_Requirement:_ Every line of the material is to be repeated exactly as it stands.

(Structured object records)

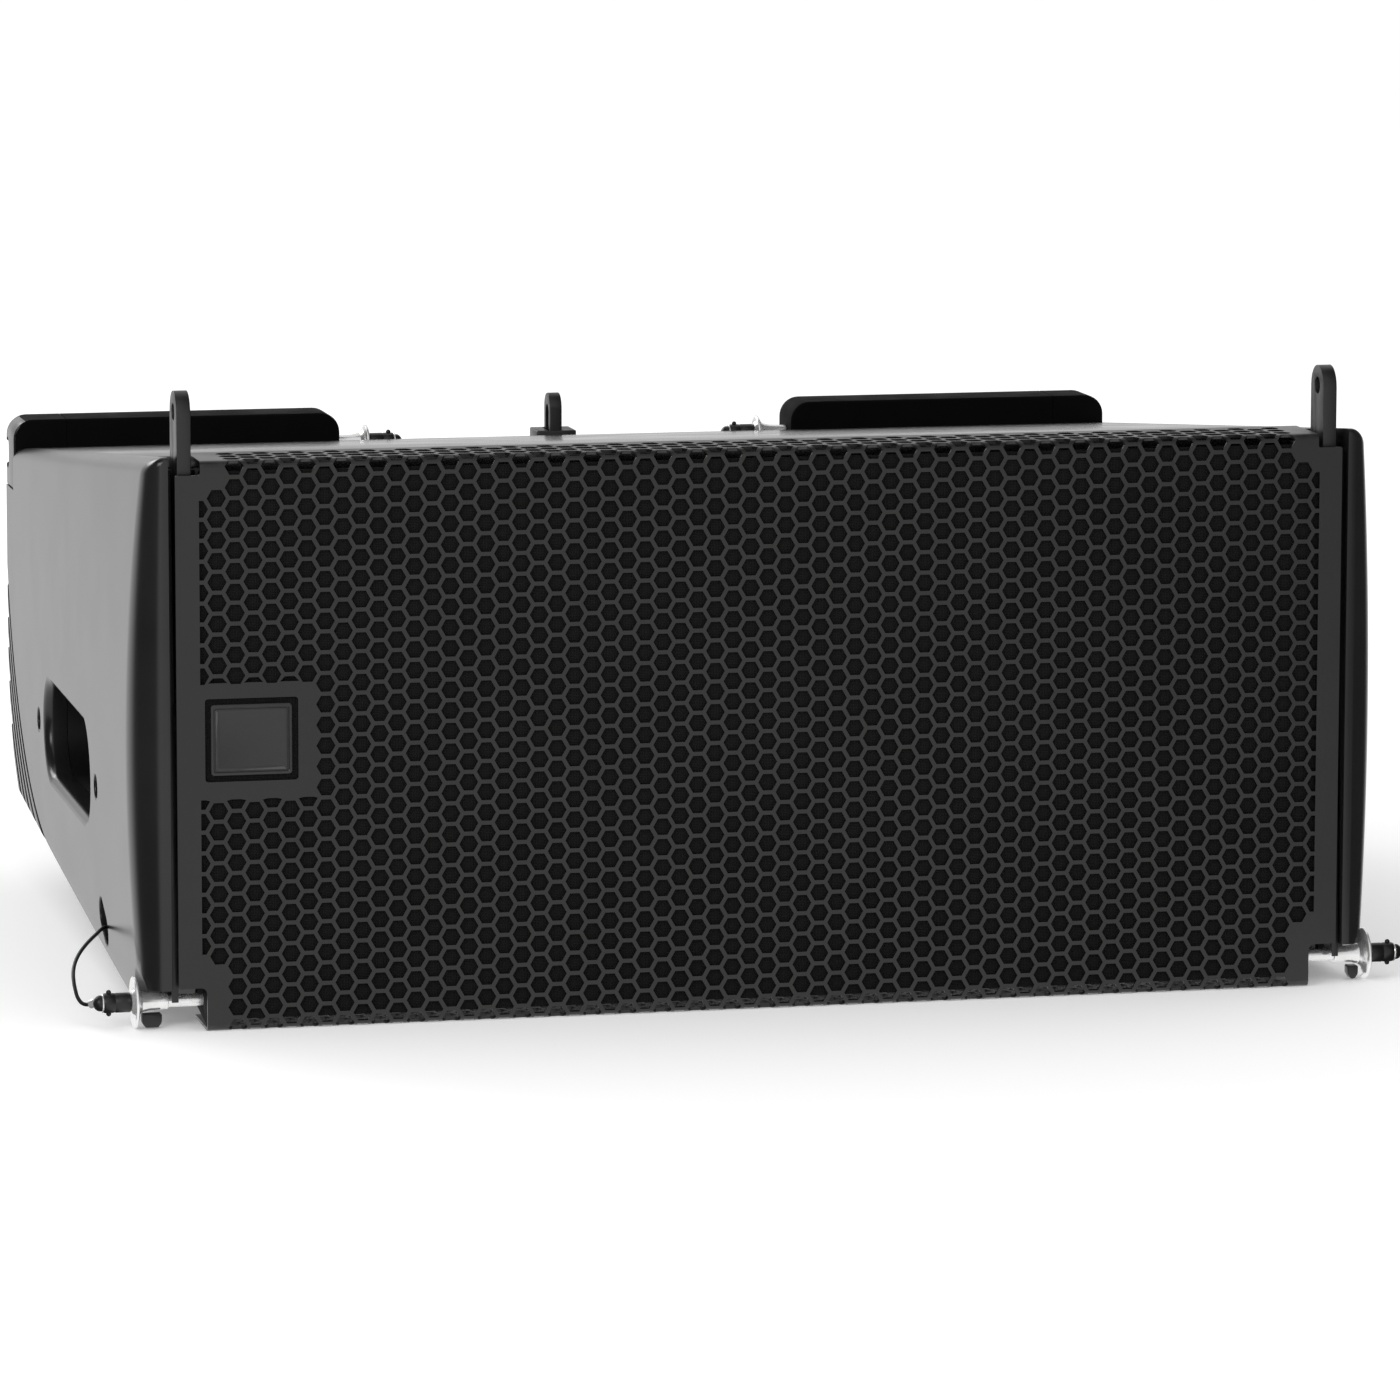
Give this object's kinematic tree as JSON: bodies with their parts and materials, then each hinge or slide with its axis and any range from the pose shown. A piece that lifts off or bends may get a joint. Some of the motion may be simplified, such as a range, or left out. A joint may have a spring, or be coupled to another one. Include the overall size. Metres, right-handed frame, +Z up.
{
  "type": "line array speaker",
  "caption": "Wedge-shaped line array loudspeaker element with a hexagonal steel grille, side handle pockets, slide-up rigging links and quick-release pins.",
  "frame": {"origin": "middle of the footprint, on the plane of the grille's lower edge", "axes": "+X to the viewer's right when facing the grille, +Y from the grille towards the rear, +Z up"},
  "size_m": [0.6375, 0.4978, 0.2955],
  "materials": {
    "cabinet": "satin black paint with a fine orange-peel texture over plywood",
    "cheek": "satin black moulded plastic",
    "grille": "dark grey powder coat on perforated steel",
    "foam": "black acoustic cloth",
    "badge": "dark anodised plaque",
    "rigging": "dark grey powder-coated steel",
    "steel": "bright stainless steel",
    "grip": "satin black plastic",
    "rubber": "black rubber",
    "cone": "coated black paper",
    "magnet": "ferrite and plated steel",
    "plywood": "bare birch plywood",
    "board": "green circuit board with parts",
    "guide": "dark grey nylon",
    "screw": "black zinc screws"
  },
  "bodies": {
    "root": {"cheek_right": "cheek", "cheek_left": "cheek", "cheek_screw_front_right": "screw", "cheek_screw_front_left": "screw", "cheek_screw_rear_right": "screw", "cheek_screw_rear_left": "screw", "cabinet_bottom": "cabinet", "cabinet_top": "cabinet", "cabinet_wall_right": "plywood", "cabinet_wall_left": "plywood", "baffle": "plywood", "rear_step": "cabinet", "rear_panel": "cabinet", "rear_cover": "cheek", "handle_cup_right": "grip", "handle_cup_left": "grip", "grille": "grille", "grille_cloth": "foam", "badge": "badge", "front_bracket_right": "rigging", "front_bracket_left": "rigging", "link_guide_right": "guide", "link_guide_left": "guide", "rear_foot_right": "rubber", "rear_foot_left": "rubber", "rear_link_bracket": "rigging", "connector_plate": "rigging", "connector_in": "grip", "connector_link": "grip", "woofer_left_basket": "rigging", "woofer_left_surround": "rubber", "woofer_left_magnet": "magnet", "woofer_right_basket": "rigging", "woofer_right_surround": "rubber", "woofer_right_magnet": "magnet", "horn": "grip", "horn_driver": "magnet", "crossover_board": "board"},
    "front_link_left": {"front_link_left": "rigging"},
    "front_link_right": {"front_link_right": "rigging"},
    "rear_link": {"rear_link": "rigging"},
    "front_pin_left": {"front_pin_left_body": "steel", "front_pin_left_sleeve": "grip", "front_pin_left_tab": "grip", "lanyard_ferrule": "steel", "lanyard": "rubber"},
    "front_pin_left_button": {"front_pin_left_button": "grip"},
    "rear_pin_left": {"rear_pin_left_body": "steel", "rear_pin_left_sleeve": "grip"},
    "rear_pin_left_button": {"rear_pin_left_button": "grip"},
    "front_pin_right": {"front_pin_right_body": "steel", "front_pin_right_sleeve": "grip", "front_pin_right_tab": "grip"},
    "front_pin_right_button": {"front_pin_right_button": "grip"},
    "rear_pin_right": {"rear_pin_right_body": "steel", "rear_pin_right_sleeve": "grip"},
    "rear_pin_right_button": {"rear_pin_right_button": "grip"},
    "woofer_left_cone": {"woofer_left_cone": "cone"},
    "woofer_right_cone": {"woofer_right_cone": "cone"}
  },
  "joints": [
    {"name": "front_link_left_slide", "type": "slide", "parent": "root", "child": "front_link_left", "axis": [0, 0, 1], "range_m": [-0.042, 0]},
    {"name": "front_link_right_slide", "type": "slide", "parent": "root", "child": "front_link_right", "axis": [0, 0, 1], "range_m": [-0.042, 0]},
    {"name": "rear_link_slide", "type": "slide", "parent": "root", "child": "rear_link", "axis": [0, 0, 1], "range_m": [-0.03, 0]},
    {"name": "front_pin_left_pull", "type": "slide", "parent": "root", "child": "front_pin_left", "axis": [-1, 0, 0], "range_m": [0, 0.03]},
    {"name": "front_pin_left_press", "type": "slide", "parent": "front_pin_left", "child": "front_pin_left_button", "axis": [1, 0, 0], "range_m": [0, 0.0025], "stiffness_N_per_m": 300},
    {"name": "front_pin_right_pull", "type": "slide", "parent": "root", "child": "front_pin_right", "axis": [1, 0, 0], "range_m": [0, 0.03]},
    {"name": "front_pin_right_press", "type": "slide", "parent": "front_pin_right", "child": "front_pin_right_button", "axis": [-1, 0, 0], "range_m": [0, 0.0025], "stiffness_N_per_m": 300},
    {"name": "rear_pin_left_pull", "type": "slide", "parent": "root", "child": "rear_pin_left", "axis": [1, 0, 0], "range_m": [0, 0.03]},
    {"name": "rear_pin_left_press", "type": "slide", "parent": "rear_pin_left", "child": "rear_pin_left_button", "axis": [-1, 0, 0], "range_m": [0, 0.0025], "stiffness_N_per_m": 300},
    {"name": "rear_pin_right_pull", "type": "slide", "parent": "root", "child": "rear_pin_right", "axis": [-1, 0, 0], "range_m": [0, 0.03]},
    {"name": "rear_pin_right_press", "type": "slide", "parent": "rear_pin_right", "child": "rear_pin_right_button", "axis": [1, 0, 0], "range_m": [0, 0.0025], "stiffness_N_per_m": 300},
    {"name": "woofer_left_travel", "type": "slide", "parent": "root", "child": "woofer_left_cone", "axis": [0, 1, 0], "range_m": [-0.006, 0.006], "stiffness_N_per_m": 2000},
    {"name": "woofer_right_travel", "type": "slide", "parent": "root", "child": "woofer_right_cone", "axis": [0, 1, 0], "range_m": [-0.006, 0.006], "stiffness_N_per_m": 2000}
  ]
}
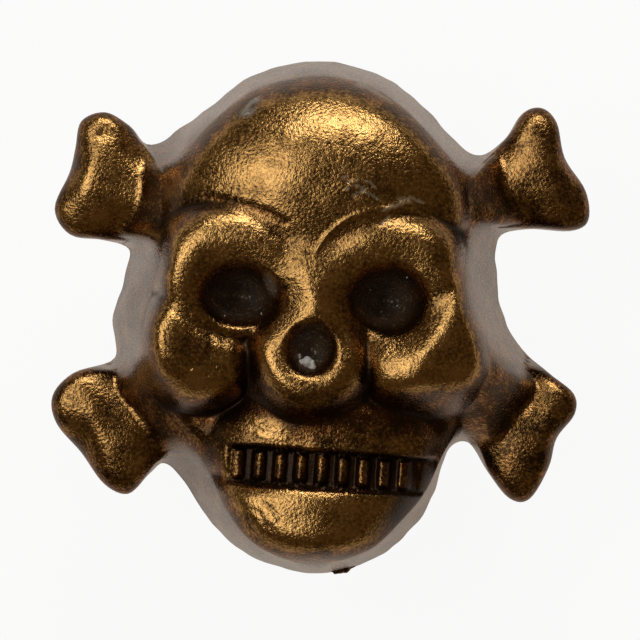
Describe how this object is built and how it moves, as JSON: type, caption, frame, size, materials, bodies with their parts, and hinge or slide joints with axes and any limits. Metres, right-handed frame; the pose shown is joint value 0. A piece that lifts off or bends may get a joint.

_Output for this task:_
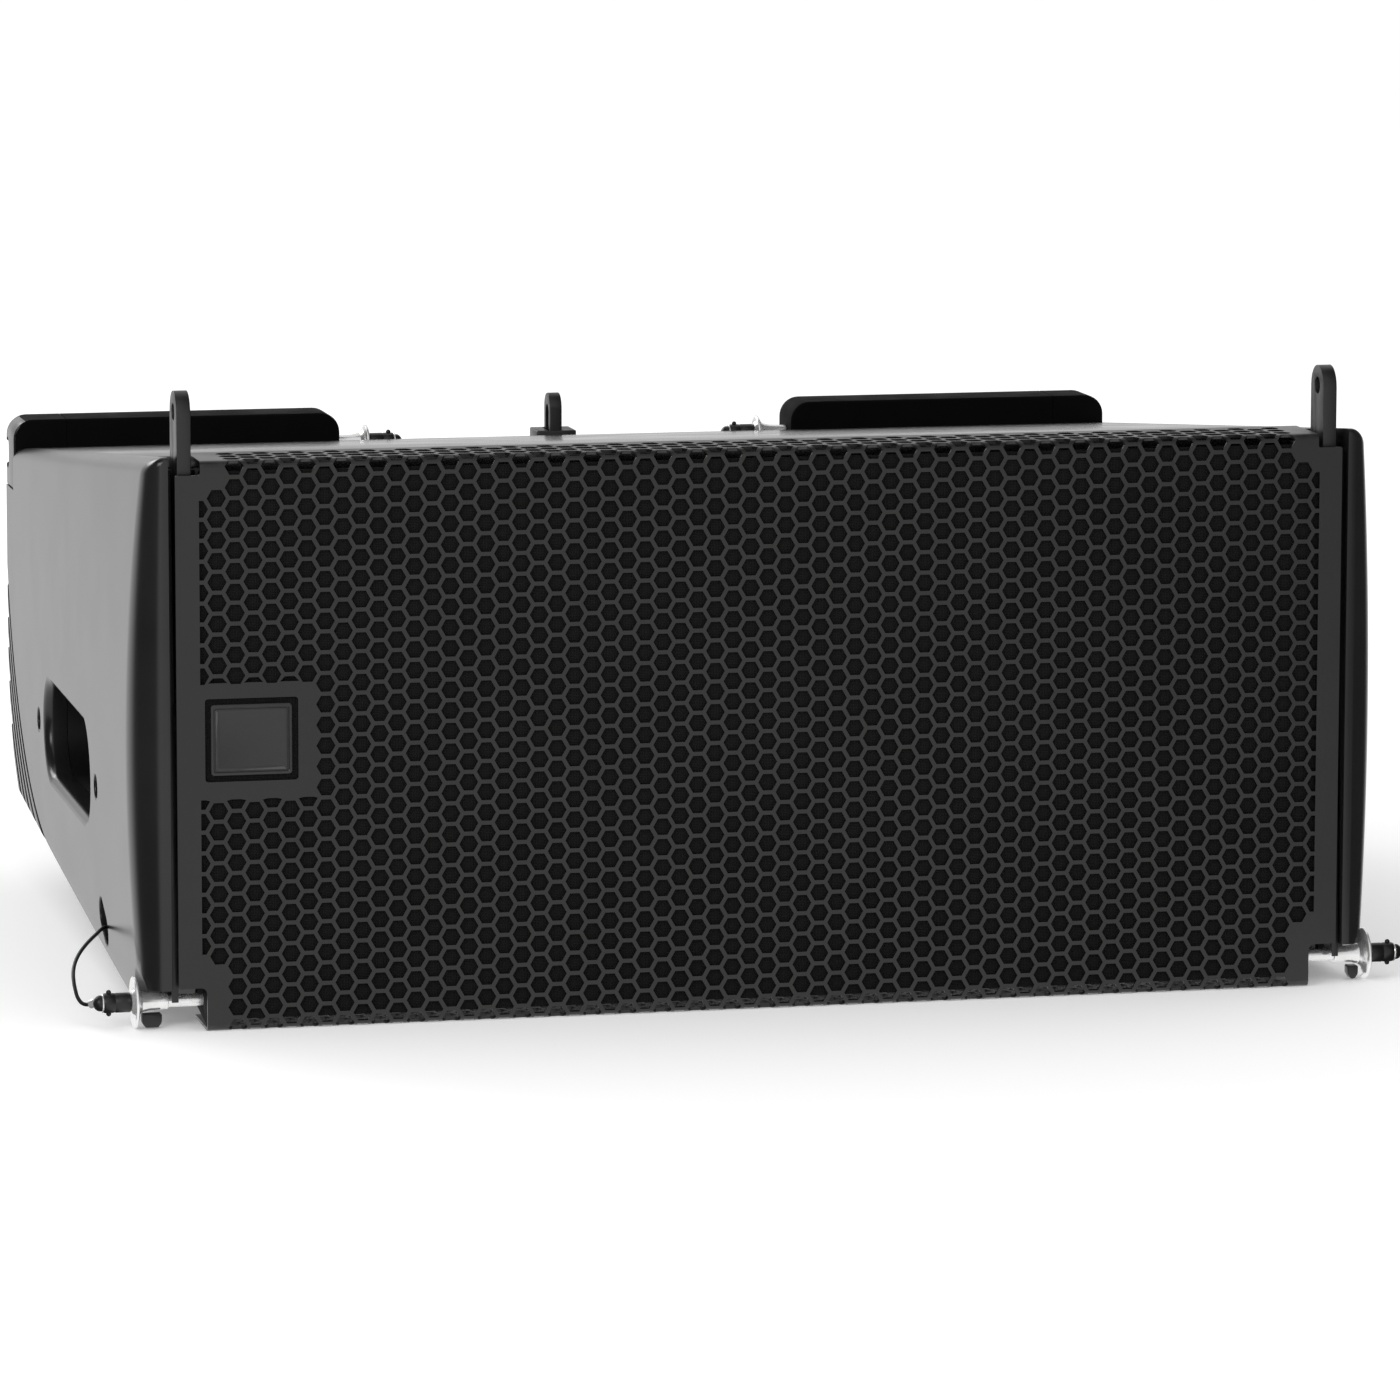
Give this object's kinematic tree as JSON: bodies with their parts and materials, then each hinge or slide with its axis and any range from the pose shown. A piece that lifts off or bends may get a joint. Some of the motion may be simplified, such as a range, or left out. A joint may have a spring, or be coupled to another one. Include the overall size. Metres, right-handed frame, +Z up.
{
  "type": "line array speaker",
  "caption": "Wedge-shaped line array loudspeaker element with a hexagonal steel grille, side handle pockets, slide-up rigging links and quick-release pins.",
  "frame": {"origin": "middle of the footprint, on the plane of the grille's lower edge", "axes": "+X to the viewer's right when facing the grille, +Y from the grille towards the rear, +Z up"},
  "size_m": [0.6375, 0.4978, 0.2955],
  "materials": {
    "cabinet": "satin black paint with a fine orange-peel texture over plywood",
    "cheek": "satin black moulded plastic",
    "grille": "dark grey powder coat on perforated steel",
    "foam": "black acoustic cloth",
    "badge": "dark anodised plaque",
    "rigging": "dark grey powder-coated steel",
    "steel": "bright stainless steel",
    "grip": "satin black plastic",
    "rubber": "black rubber",
    "cone": "coated black paper",
    "magnet": "ferrite and plated steel",
    "plywood": "bare birch plywood",
    "board": "green circuit board with parts",
    "guide": "dark grey nylon",
    "screw": "black zinc screws"
  },
  "bodies": {
    "root": {"cheek_right": "cheek", "cheek_left": "cheek", "cheek_screw_front_right": "screw", "cheek_screw_front_left": "screw", "cheek_screw_rear_right": "screw", "cheek_screw_rear_left": "screw", "cabinet_bottom": "cabinet", "cabinet_top": "cabinet", "cabinet_wall_right": "plywood", "cabinet_wall_left": "plywood", "baffle": "plywood", "rear_step": "cabinet", "rear_panel": "cabinet", "rear_cover": "cheek", "handle_cup_right": "grip", "handle_cup_left": "grip", "grille": "grille", "grille_cloth": "foam", "badge": "badge", "front_bracket_right": "rigging", "front_bracket_left": "rigging", "link_guide_right": "guide", "link_guide_left": "guide", "rear_foot_right": "rubber", "rear_foot_left": "rubber", "rear_link_bracket": "rigging", "connector_plate": "rigging", "connector_in": "grip", "connector_link": "grip", "woofer_left_basket": "rigging", "woofer_left_surround": "rubber", "woofer_left_magnet": "magnet", "woofer_right_basket": "rigging", "woofer_right_surround": "rubber", "woofer_right_magnet": "magnet", "horn": "grip", "horn_driver": "magnet", "crossover_board": "board"},
    "front_link_left": {"front_link_left": "rigging"},
    "front_link_right": {"front_link_right": "rigging"},
    "rear_link": {"rear_link": "rigging"},
    "front_pin_left": {"front_pin_left_body": "steel", "front_pin_left_sleeve": "grip", "front_pin_left_tab": "grip", "lanyard_ferrule": "steel", "lanyard": "rubber"},
    "front_pin_left_button": {"front_pin_left_button": "grip"},
    "rear_pin_left": {"rear_pin_left_body": "steel", "rear_pin_left_sleeve": "grip"},
    "rear_pin_left_button": {"rear_pin_left_button": "grip"},
    "front_pin_right": {"front_pin_right_body": "steel", "front_pin_right_sleeve": "grip", "front_pin_right_tab": "grip"},
    "front_pin_right_button": {"front_pin_right_button": "grip"},
    "rear_pin_right": {"rear_pin_right_body": "steel", "rear_pin_right_sleeve": "grip"},
    "rear_pin_right_button": {"rear_pin_right_button": "grip"},
    "woofer_left_cone": {"woofer_left_cone": "cone"},
    "woofer_right_cone": {"woofer_right_cone": "cone"}
  },
  "joints": [
    {"name": "front_link_left_slide", "type": "slide", "parent": "root", "child": "front_link_left", "axis": [0, 0, 1], "range_m": [-0.042, 0]},
    {"name": "front_link_right_slide", "type": "slide", "parent": "root", "child": "front_link_right", "axis": [0, 0, 1], "range_m": [-0.042, 0]},
    {"name": "rear_link_slide", "type": "slide", "parent": "root", "child": "rear_link", "axis": [0, 0, 1], "range_m": [-0.03, 0]},
    {"name": "front_pin_left_pull", "type": "slide", "parent": "root", "child": "front_pin_left", "axis": [-1, 0, 0], "range_m": [0, 0.03]},
    {"name": "front_pin_left_press", "type": "slide", "parent": "front_pin_left", "child": "front_pin_left_button", "axis": [1, 0, 0], "range_m": [0, 0.0025], "stiffness_N_per_m": 300},
    {"name": "front_pin_right_pull", "type": "slide", "parent": "root", "child": "front_pin_right", "axis": [1, 0, 0], "range_m": [0, 0.03]},
    {"name": "front_pin_right_press", "type": "slide", "parent": "front_pin_right", "child": "front_pin_right_button", "axis": [-1, 0, 0], "range_m": [0, 0.0025], "stiffness_N_per_m": 300},
    {"name": "rear_pin_left_pull", "type": "slide", "parent": "root", "child": "rear_pin_left", "axis": [1, 0, 0], "range_m": [0, 0.03]},
    {"name": "rear_pin_left_press", "type": "slide", "parent": "rear_pin_left", "child": "rear_pin_left_button", "axis": [-1, 0, 0], "range_m": [0, 0.0025], "stiffness_N_per_m": 300},
    {"name": "rear_pin_right_pull", "type": "slide", "parent": "root", "child": "rear_pin_right", "axis": [-1, 0, 0], "range_m": [0, 0.03]},
    {"name": "rear_pin_right_press", "type": "slide", "parent": "rear_pin_right", "child": "rear_pin_right_button", "axis": [1, 0, 0], "range_m": [0, 0.0025], "stiffness_N_per_m": 300},
    {"name": "woofer_left_travel", "type": "slide", "parent": "root", "child": "woofer_left_cone", "axis": [0, 1, 0], "range_m": [-0.006, 0.006], "stiffness_N_per_m": 2000},
    {"name": "woofer_right_travel", "type": "slide", "parent": "root", "child": "woofer_right_cone", "axis": [0, 1, 0], "range_m": [-0.006, 0.006], "stiffness_N_per_m": 2000}
  ]
}
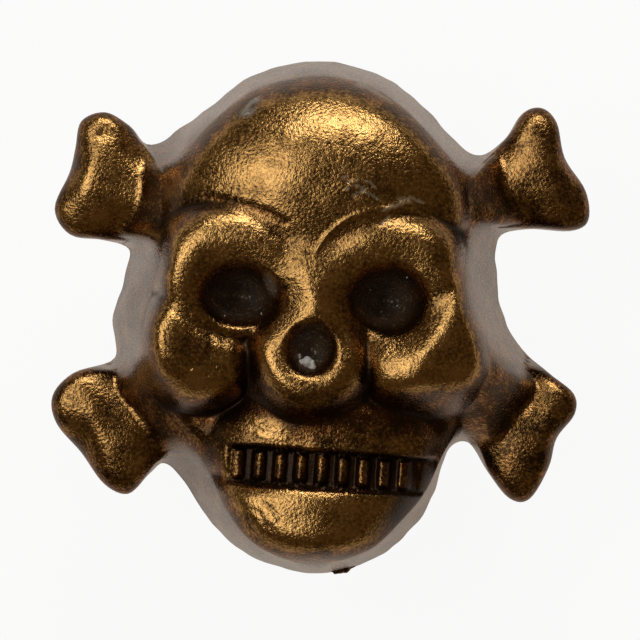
Describe how this object is built and how it moves, as JSON: type, caption, frame, size, materials, bodies with their parts, and hinge or slide joints with axes and any limits. Metres, right-handed frame; the pose shown is joint value 0. A piece that lifts off or bends may get a joint.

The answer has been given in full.